I’m the same way with Facebook notifications, so I try to leave my email and all other online tabs CLOSED while I’m writing. If I don’t know I’m getting messages, then I focus more on my writing.
At the bottom of your junk emails, there should be a place that says UNSUBSCRIBE. Click that, then follow the instructions to remove yourself from your list. If they don’t have an unsubscribe button (which they should), then send a short, polite email that says, “I’m cleaning out my inbox overall. Please remove me from your list. Thank you.”
It feels empowering to get rid of the “stuff” that no longer serves you. Good luck!
The same old, recurring nightmare – PROCRASTINATION due a need for INSTANT PERFECTION! Not throwing myself into writing because I’m not convinced it will sound perfect, even though time and time again I’ve proven to myself that revision will greatly improve the story and that is where the story will always (for me) come together. I feel your pain of those thousand other tasks I can perform to keep myself from writing, so I don’t have to face reading something that really sucks!
I know your procrastination/perfectionism is a real struggle for you, but only YOU can remedy the situation.

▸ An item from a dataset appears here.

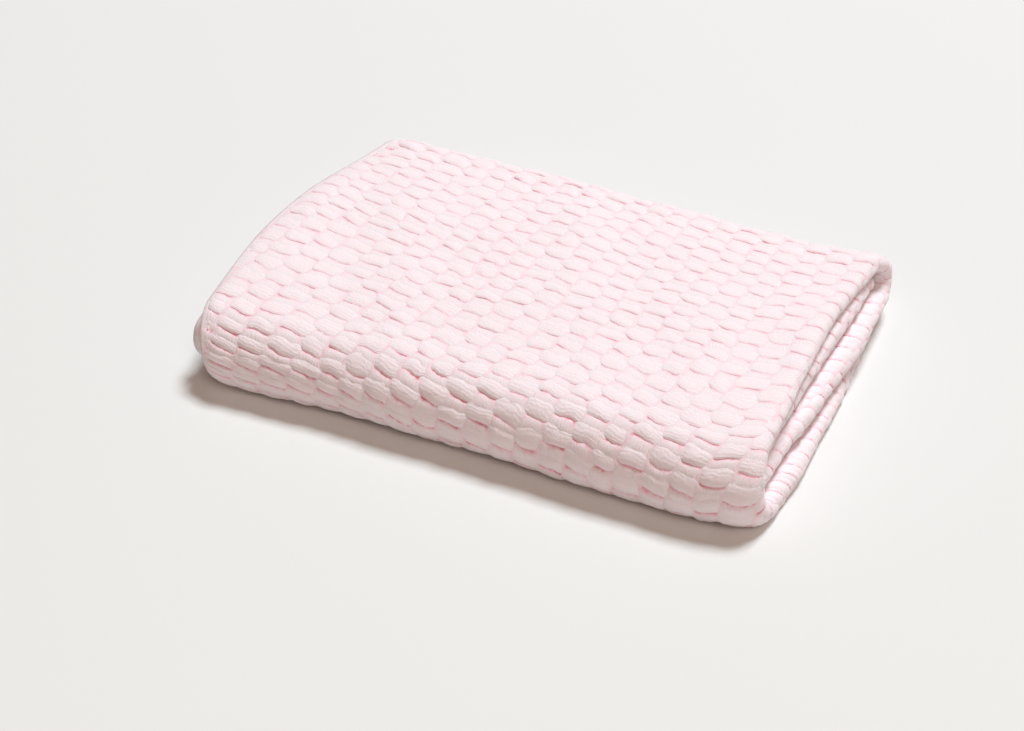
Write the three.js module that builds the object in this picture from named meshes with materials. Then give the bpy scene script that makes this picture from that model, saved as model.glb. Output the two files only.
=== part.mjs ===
import * as THREE from "three";

// A basket weave blanket folded into a soft stack, in millimetres with Z up.
// X runs along the stack to its folded end, Y from its front fold to its back fold.
// The origin lies on the floor under the middle of the stack.
//
// The cloth is doubled first, which makes the folded end at the right and leaves the
// hems at the left. The doubled cloth is then folded three times: it starts under the
// back, runs forward as the bottom layer, up round the front fold, back as the top
// layer, down round the back fold, forward as the second layer, and back once more
// inside as the third, which ends in the back fold.

// Driving sizes
const stack = { length: 382, width: 277 };
const ply = { thickness: 5.2, gap: 0.6 };
const hem = { width: 6, edgeShare: 0.55 };
const endBead = { extra: 0.8, blend: 24 };
const frontFold = { depth: 31, sag: 1.5 };
const backFold = { depth: 20, sag: 1 };
const innerFold = { behindFront: 1, sag: 1 };
const bottomEndFromBack = 9;
const thirdEndFromFold = 1;
const clothColor = 0xf2cfd2;

const half = ply.gap / 2 + ply.thickness;
const right = stack.length / 2;
const left = -right;
const back = stack.width / 2;
const front = -back;

// The layers of doubled cloth from the floor up, with the air under each along most of
// the stack and what it gains towards the folded end
const layers = [
  { name: "bottom", air: 0, airAtEnd: 0 },
  { name: "second", air: 0.8, airAtEnd: 2.2 },
  { name: "third", air: 0.8, airAtEnd: 2 },
  { name: "top", air: 0.8, airAtEnd: 1.4 },
];
const fan = { from: 105, to: 185 };

// How far the front and back lines of the stack lie inside its box, along its length
const sideLines = [
  { at: left, front: 2, back: 0 },
  { at: -150, front: 0, back: 0 },
  { at: -80, front: 4, back: 1 },
  { at: 20, front: 4, back: 3.5 },
  { at: 100, front: 2.5, back: 7.5 },
  { at: 150, front: 3, back: 8 },
  { at: right, front: 14, back: 6 },
];

// Height of the top of the stack across it, near the left end, the middle and the right end
const heights = [
  { at: front, left: 42, middle: 43, right: 44 },
  { at: -100, left: 45, middle: 46, right: 46 },
  { at: -50, left: 47.5, middle: 49, right: 47.5 },
  { at: 10, left: 48, middle: 50, right: 47 },
  { at: 75, left: 46, middle: 47.5, right: 45 },
  { at: 115, left: 44, middle: 43, right: 42 },
  { at: back, left: 43, middle: 41, right: 41 },
];
const heightStations = { left: -150, right: 160 };
const endDroop = { keeps: 0.95, reach: 24 };

// How far the cloth stops short of the ends of the box, at the folded end and at the hems
// of the outer and the inner ply, and how far the two plies stand apart. A place is
// counted along the cloth: 0 to 1 is the bottom layer, 1 to 2 the front fold, 2 to 3 the
// top layer, 3 to 4 the back fold, 4 to 5 the second layer, 5 to 6 the inner fold and
// 6 to 7 the third layer.
const ends = [
  { at: 0, folded: 7, outerHem: 30, innerHem: 24, apart: 0 },
  { at: 0.3, folded: 3.5, outerHem: 32, innerHem: 26, apart: 0 },
  { at: 0.6, folded: 0, outerHem: 34, innerHem: 28, apart: 0 },
  { at: 0.85, folded: 0, outerHem: 36, innerHem: 30, apart: 0 },
  { at: 1, folded: 2, outerHem: 38, innerHem: 33, apart: 0 },
  { at: 1.2, folded: 4, outerHem: 36, innerHem: 30, apart: 2.5 },
  { at: 1.5, folded: 7, outerHem: 28, innerHem: 15, apart: 5.5 },
  { at: 1.8, folded: 9, outerHem: 18, innerHem: 10, apart: 1.8 },
  { at: 2, folded: 12, outerHem: 12, innerHem: 11, apart: 0 },
  { at: 2.35, folded: 15, outerHem: 1, innerHem: 4, apart: 0 },
  { at: 2.65, folded: 16.5, outerHem: 1.5, innerHem: 5, apart: 0 },
  { at: 2.9, folded: 13, outerHem: 12, innerHem: 15, apart: 0 },
  { at: 3.15, folded: 9, outerHem: 18, innerHem: 20, apart: 0 },
  { at: 3.5, folded: 5.5, outerHem: 21, innerHem: 23, apart: 0 },
  { at: 4, folded: 2, outerHem: 18, innerHem: 21, apart: 0 },
  { at: 4.25, folded: 1, outerHem: 15, innerHem: 18, apart: 0 },
  { at: 4.5, folded: 4, outerHem: 13, innerHem: 16, apart: 0 },
  { at: 5, folded: 12, outerHem: 15, innerHem: 18, apart: 0 },
  { at: 6, folded: 15, outerHem: 18, innerHem: 20, apart: 0 },
  { at: 6.5, folded: 14, outerHem: 18, innerHem: 21, apart: 0 },
  { at: 7, folded: 11, outerHem: 20, innerHem: 23, apart: 0 },
];

// Number of facets along each stretch of the cloth, along a ply and round the folded end,
// and how much a ply's facets crowd towards its ends
const facets = [8, 10, 8, 8, 6, 6, 6];
const plyFacets = 12;
const endFacets = 6;
const crowding = 0.6;

function smooth(share) {
  const t = Math.min(Math.max(share, 0), 1);
  return t * t * (3 - 2 * t);
}

// Smooth reading of one column of a table whose rows are sorted by "at"
function column(rows, name) {
  const last = rows.length - 1;
  const slope = (i) => {
    const before = rows[Math.max(i - 1, 0)];
    const after = rows[Math.min(i + 1, last)];
    return (after[name] - before[name]) / (after.at - before.at);
  };
  return (where) => {
    const place = Math.min(Math.max(where, rows[0].at), rows[last].at);
    let i = 0;
    while (i < last - 1 && place > rows[i + 1].at) i += 1;
    const span = rows[i + 1].at - rows[i].at;
    const t = (place - rows[i].at) / span;
    const lift = span * t * (1 - t) * ((1 - t) * slope(i) - t * slope(i + 1));
    return rows[i][name] + smooth(t) * (rows[i + 1][name] - rows[i][name]) + lift;
  };
}

const frontInset = column(sideLines, "front");
const backInset = column(sideLines, "back");
const foldedInset = column(ends, "folded");
const hemInset = { outer: column(ends, "outerHem"), inner: column(ends, "innerHem") };
const standingApart = column(ends, "apart");
const heightNear = {
  left: column(heights, "left"),
  middle: column(heights, "middle"),
  right: column(heights, "right"),
};

// Middle height of a layer of doubled cloth before the stack settles
function layerHeight(name, x) {
  const fanned = smooth((x - fan.from) / (fan.to - fan.from));
  let height = -half;
  for (const layer of layers) {
    height += 2 * half + layer.air + fanned * layer.airAtEnd;
    if (layer.name === name) break;
  }
  return height;
}

// Share of its loose height that the stack keeps at one place of the plan
function settled(x, y) {
  const middle = heightNear.middle(y);
  const toLeft = smooth(x / heightStations.left) * (heightNear.left(y) - middle);
  const toRight = smooth(x / heightStations.right) * (heightNear.right(y) - middle);
  const droop = smooth(1 - (x - left) / endDroop.reach) * (1 - endDroop.keeps);
  const looseHeight = layerHeight("top", x) + half;
  return ((middle + toLeft + toRight) * (1 - droop)) / looseHeight;
}

// Middle of the doubled cloth in the section at x, and the direction its outer face looks
function middleLine(x, place) {
  const stretch = Math.min(Math.floor(place), facets.length - 1);
  const share = place - stretch;
  const frontTurn = front + frontInset(x) + frontFold.depth;
  const backTurn = back - backInset(x) - backFold.depth;
  const innerTurn = frontTurn + innerFold.behindFront;
  const innerReach = (layerHeight("second", x) - layerHeight("third", x)) / 2;

  const flat = (from, to, layer) => ({
    y: from + share * (to - from),
    z: layerHeight(layer, x),
    facingY: 0,
    facingZ: Math.sign(to - from),
  });

  // A half turn from one layer to another that bulges low when its sag is over 1
  const turn = (from, reach, fromLayer, toLayer, sag) => {
    const angle = Math.PI * share;
    const start = layerHeight(fromLayer, x);
    const rise = layerHeight(toLayer, x) - start;
    const climbed = (1 - Math.cos(angle)) / 2;
    const alongZ = (rise * sag * climbed ** (sag - 1) * Math.sin(angle)) / 2;
    const alongY = reach * Math.cos(angle);
    const size = Math.hypot(alongY, alongZ);
    return {
      y: from + reach * Math.sin(angle),
      z: start + rise * climbed ** sag,
      facingY: -alongZ / size,
      facingZ: alongY / size,
    };
  };

  switch (stretch) {
    case 0:
      return flat(back - backInset(x) - bottomEndFromBack, frontTurn, "bottom");
    case 1:
      return turn(frontTurn, half - frontFold.depth, "bottom", "top", frontFold.sag);
    case 2:
      return flat(frontTurn, backTurn, "top");
    case 3:
      return turn(backTurn, backFold.depth - half, "top", "second", backFold.sag);
    case 4:
      return flat(backTurn, innerTurn, "second");
    case 5:
      return turn(innerTurn, innerReach, "second", "third", innerFold.sag);
    default:
      return flat(innerTurn, backTurn - thirdEndFromFold, "third");
  }
}

// Places along the cloth with their distance from its nearer free end. The first and the
// last pair bound the hems there.
function placesAlong() {
  const end = facets.length;
  const stretchLength = (from, to) => Math.abs(middleLine(0, to).y - middleLine(0, from).y);
  const firstHem = hem.width / stretchLength(0, 1);
  const lastHem = end - hem.width / stretchLength(end - 1, end);
  const places = [{ at: 0, fromEnd: 0 }, { at: firstHem, fromEnd: hem.width }];
  facets.forEach((count, stretch) => {
    for (let i = 1; i <= count; i += 1) {
      places.push({ at: stretch + i / count, fromEnd: hem.width });
    }
  });
  places.splice(places.length - 1, 1);
  return [...places, { at: lastHem, fromEnd: hem.width }, { at: end, fromEnd: 0 }];
}

// Stations across the doubled cloth: the outer ply, round the folded end, the inner ply
function stationsAcross() {
  const shares = [];
  for (let i = 1; i <= plyFacets; i += 1) {
    const even = i / plyFacets;
    const eased = (1 - Math.cos(Math.PI * even)) / 2;
    shares.push(even + crowding * (eased - even));
  }
  const plyStations = (name) => [
    { ply: name, share: 0, pastHem: 0 },
    { ply: name, share: 0, pastHem: hem.width },
    ...shares.map((share) => ({ ply: name, share, pastHem: 0 })),
  ];
  const turn = [];
  for (let i = 1; i < endFacets; i += 1) turn.push({ turn: i / endFacets });
  return [...plyStations("outer"), ...turn, ...plyStations("inner").reverse()];
}

// Thickness of the cloth beside a free edge, thinner in the hem
function thicknessAt(fromEdge) {
  return ply.thickness * (hem.edgeShare + (1 - hem.edgeShare) * smooth(fromEdge / hem.width));
}

// One point of the cloth. Side is 1 on the face that shows and -1 on the other face.
function clothPoint(place, station, side) {
  const infront = place.at > 1 && place.at < 2;
  const apart = infront ? Math.max(standingApart(place.at), 0) : 0;
  const plyOffset = (ply.thickness + ply.gap) / 2;
  const beadRadius = plyOffset + endBead.extra + apart / 2;
  const turnX = right - foldedInset(place.at) - beadRadius - ply.thickness / 2;
  let x;
  let offset;
  if (station.ply) {
    const hemX = left + hemInset[station.ply](place.at);
    const fromHem = station.pastHem + station.share * (turnX - hemX);
    const swelling = smooth(1 - (turnX - hemX - fromHem) / endBead.blend) * endBead.extra;
    const thickness = Math.min(thicknessAt(fromHem), thicknessAt(place.fromEnd));
    x = hemX + fromHem;
    offset = plyOffset + swelling + (side * thickness) / 2;
    if (station.ply === "inner") offset = -offset - apart;
  } else {
    const angle = Math.PI * station.turn;
    const radius = beadRadius + (side * ply.thickness) / 2;
    x = turnX + radius * Math.sin(angle);
    offset = radius * Math.cos(angle) - apart / 2;
  }
  const middle = middleLine(x, place.at);
  const y = middle.y + middle.facingY * offset;
  const z = Math.max(middle.z + middle.facingZ * offset, 0);
  return [x, y, z * settled(x, y)];
}

// The cloth as one closed sheet: its two faces and the rim that joins them
function clothGeometry() {
  const places = placesAlong();
  const stations = stationsAcross();
  const lastRow = places.length - 1;
  const lastStation = stations.length - 1;
  const positions = [];
  for (const side of [1, -1]) {
    for (const place of places) {
      for (const station of stations) positions.push(...clothPoint(place, station, side));
    }
  }
  const shown = (row, station) => row * stations.length + station;
  const hidden = (row, station) => shown(row + places.length, station);
  const index = [];
  const quad = (a, b, c, d) => index.push(a, b, c, a, c, d);
  for (let r = 0; r < lastRow; r += 1) {
    for (let s = 0; s < lastStation; s += 1) {
      quad(shown(r, s), shown(r, s + 1), shown(r + 1, s + 1), shown(r + 1, s));
      quad(hidden(r, s), hidden(r + 1, s), hidden(r + 1, s + 1), hidden(r, s + 1));
    }
    quad(shown(r, 0), shown(r + 1, 0), hidden(r + 1, 0), hidden(r, 0));
    const s = lastStation;
    quad(shown(r, s), hidden(r, s), hidden(r + 1, s), shown(r + 1, s));
  }
  for (let s = 0; s < lastStation; s += 1) {
    quad(shown(0, s), hidden(0, s), hidden(0, s + 1), shown(0, s + 1));
    const r = lastRow;
    quad(shown(r, s), shown(r, s + 1), hidden(r, s + 1), hidden(r, s));
  }
  const geometry = new THREE.BufferGeometry();
  geometry.setAttribute("position", new THREE.Float32BufferAttribute(positions, 3));
  geometry.setIndex(index);
  geometry.computeVertexNormals();
  return geometry;
}

const blanket = new THREE.Mesh(
  clothGeometry(),
  new THREE.MeshStandardMaterial({ color: clothColor, roughness: 0.95, metalness: 0 }),
);
blanket.name = "blanket";

const model = new THREE.Group();
model.add(blanket);

export default model;
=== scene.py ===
import bisect
import math

import bpy
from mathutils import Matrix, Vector, noise


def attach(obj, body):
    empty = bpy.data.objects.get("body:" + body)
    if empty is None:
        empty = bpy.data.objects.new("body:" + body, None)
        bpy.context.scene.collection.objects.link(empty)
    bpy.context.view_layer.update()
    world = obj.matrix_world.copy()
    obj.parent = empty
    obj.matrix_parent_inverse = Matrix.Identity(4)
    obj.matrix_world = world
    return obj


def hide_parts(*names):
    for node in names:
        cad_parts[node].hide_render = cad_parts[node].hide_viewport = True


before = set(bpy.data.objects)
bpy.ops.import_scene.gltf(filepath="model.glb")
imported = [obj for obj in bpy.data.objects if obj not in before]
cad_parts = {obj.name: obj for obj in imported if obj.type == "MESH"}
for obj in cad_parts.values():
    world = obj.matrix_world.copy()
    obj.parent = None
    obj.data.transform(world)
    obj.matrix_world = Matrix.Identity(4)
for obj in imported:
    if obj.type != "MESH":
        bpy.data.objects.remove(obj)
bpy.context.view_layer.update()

# A folded basket weave blanket. The weave is laid out flat, with its columns across the
# cloth and its rows along it, and then folded with the cloth. Metres, Z up.

cameraView = {
    "azimuth": 25.2,  # degrees from the front, to the right
    "elevation": 35.4,
    "aim": (-0.0068, -0.035, 0.0),  # the point of the floor in the middle of the view
    "distance": 1.1445,
    "lens": 64.9,
    "sensor": 36.0,
    "clip": (0.05, 20),
}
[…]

Where do this come from in your past? A parent/teacher/mentor who demanded perfection and was disappointed in anything less than flawless?
I think you need to find the root cause for this issue, because your perfectionism is crushing your creativity.
Good luck and keep me posted.
Marcy – I think it comes from me having an extremely competitive nature . . . always striving to be better – that’s okay until it stifles your progress as it is doing in my case – but I’ll keep at it and keep you posted.
It’s great to strive for excellence, Jack, but it sounds like you’re undermining your efforts. Please do keep me posted on your progress. Great to hear from you anyway!